While still in college, Hofsiss co-created and staged Senior Prom, a musical that by all accounts was Broadway bound, though it never completed the journey. Hofsiss was working for Joseph Papp at the Public Theater (he had a hand in casting A Chorus Line, according to a magazine profile by Don Shewey) when an up-and-coming producer named Richmond Crinkley sent him Bernard Pomerance’s script about John Merrick, a grotesquely deformed man who transitions from freak show act to social darling in Victorian London.

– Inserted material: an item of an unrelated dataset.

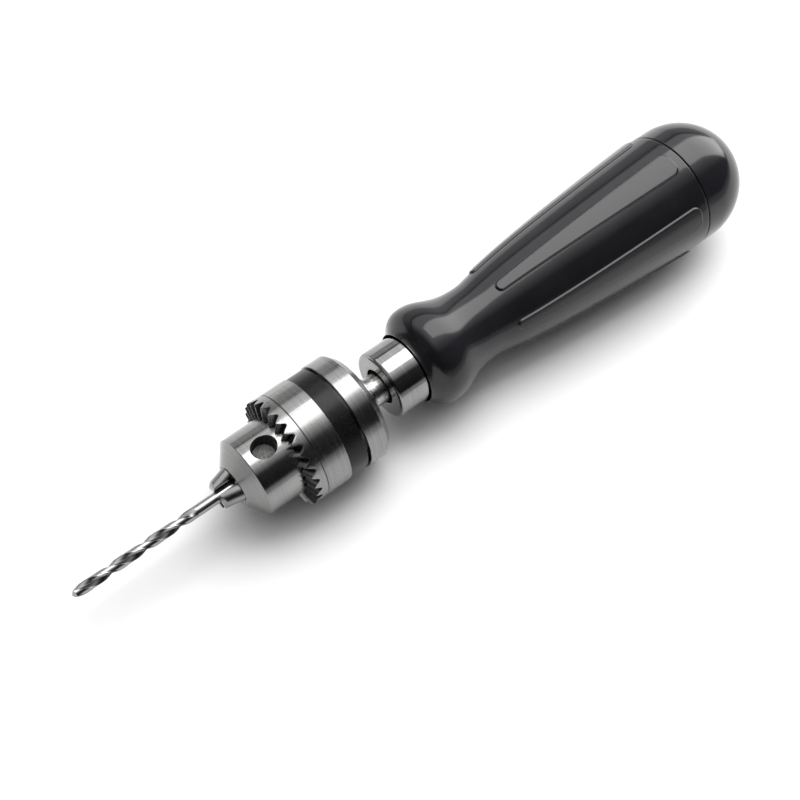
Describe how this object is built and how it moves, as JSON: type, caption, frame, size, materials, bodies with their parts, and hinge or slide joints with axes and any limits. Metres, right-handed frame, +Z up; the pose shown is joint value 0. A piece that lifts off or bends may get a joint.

Bradley Cooper in The Elephant Man

Joan Marcus

A minimalist production centered primarily on the physical grace of actor Philip Anglim opened in the Theater at St. Peter’s Church before moving to the intimate Booth Theatre in Shubert Alley. “My life changed overnight,” he told Shewey. Among the actors who would replace Anglim during the loing run were David Bowie and Mark Hamill; Bradley Cooper played Merrick in an acclaimed revival two seasons ago.

The show led to more assignments for Hofsiss in film and opera, including another story drawn from life about the addiction to Valium of filmmaker Barbara Gordon that became the basis of I’m Dancing As Fast As I Can. Brooklyn born, educated by Jesuits and graduated from Georgetown University, Hofsiss was a gay Catholic who suffused his own spirituality as an outsider with the gift of profound insight, as those who knew him would attest.

In the summer of 1985, Hofsiss dove into the shallow end of a pool at his rented Fire Island, NY home, breaking his neck and spine. The injury left him paralyzed from the chest down; recovery took more than year. Hofsiss remained active, however, working off-Broadway and pursuing projects, notably Albert Innaurato’s play Doubtless, a skewering of John Patrick Shanley’s hit play Doubt that Hofsiss staged off-Broadway at 59E59 Theatres.

“I was greatly influenced by this idea that we should think about our faith and question it and make our peace with it,” Hofsiss told the New York Times, “as opposed to having it shoved down our throats, as it was for Albert.”